═════ Information supplied ═════
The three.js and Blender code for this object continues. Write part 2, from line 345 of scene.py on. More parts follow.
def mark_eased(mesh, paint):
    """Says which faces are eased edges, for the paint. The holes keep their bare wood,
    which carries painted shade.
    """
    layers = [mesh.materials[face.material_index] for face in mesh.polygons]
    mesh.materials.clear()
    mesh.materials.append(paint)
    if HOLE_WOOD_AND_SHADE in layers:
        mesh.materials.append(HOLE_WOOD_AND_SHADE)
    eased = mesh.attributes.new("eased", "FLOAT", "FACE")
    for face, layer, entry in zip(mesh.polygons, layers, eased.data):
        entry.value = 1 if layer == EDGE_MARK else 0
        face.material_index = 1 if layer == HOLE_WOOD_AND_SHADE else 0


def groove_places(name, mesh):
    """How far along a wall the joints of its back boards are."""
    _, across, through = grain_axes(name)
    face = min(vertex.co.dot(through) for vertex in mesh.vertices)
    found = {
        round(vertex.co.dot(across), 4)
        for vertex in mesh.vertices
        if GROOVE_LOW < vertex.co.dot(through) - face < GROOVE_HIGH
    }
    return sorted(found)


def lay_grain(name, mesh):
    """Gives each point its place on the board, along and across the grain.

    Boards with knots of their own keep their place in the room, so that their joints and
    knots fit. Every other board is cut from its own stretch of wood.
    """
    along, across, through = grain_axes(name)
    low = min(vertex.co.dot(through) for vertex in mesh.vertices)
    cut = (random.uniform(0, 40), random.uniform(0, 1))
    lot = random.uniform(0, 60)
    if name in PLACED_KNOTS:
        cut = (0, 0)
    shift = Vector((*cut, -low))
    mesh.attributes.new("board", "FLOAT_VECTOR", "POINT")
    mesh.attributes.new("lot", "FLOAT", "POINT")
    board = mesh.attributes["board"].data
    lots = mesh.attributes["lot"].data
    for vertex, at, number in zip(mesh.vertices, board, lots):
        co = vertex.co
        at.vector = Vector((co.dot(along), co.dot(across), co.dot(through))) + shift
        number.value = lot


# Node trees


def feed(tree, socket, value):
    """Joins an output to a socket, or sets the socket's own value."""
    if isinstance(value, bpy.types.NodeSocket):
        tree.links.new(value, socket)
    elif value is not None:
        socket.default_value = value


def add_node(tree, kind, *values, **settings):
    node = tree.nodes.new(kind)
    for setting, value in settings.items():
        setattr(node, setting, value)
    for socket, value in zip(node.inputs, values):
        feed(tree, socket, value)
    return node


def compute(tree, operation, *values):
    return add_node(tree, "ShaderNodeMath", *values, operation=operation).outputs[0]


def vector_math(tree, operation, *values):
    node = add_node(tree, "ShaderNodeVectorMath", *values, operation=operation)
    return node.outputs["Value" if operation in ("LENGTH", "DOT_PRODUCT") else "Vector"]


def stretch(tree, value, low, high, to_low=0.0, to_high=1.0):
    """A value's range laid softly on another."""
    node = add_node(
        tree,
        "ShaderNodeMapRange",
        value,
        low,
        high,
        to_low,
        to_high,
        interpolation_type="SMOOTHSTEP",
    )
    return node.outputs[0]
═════
What is needed is an exact copy of the lines from the start of the listing through the line where "across the grain." sits, please, both end lines included and nothing more.

The three.js and Blender code for this object continues. Write part 2, from line 345 of scene.py on. More parts follow.
def mark_eased(mesh, paint):
    """Says which faces are eased edges, for the paint. The holes keep their bare wood,
    which carries painted shade.
    """
    layers = [mesh.materials[face.material_index] for face in mesh.polygons]
    mesh.materials.clear()
    mesh.materials.append(paint)
    if HOLE_WOOD_AND_SHADE in layers:
        mesh.materials.append(HOLE_WOOD_AND_SHADE)
    eased = mesh.attributes.new("eased", "FLOAT", "FACE")
    for face, layer, entry in zip(mesh.polygons, layers, eased.data):
        entry.value = 1 if layer == EDGE_MARK else 0
        face.material_index = 1 if layer == HOLE_WOOD_AND_SHADE else 0


def groove_places(name, mesh):
    """How far along a wall the joints of its back boards are."""
    _, across, through = grain_axes(name)
    face = min(vertex.co.dot(through) for vertex in mesh.vertices)
    found = {
        round(vertex.co.dot(across), 4)
        for vertex in mesh.vertices
        if GROOVE_LOW < vertex.co.dot(through) - face < GROOVE_HIGH
    }
    return sorted(found)


def lay_grain(name, mesh):
    """Gives each point its place on the board, along and across the grain.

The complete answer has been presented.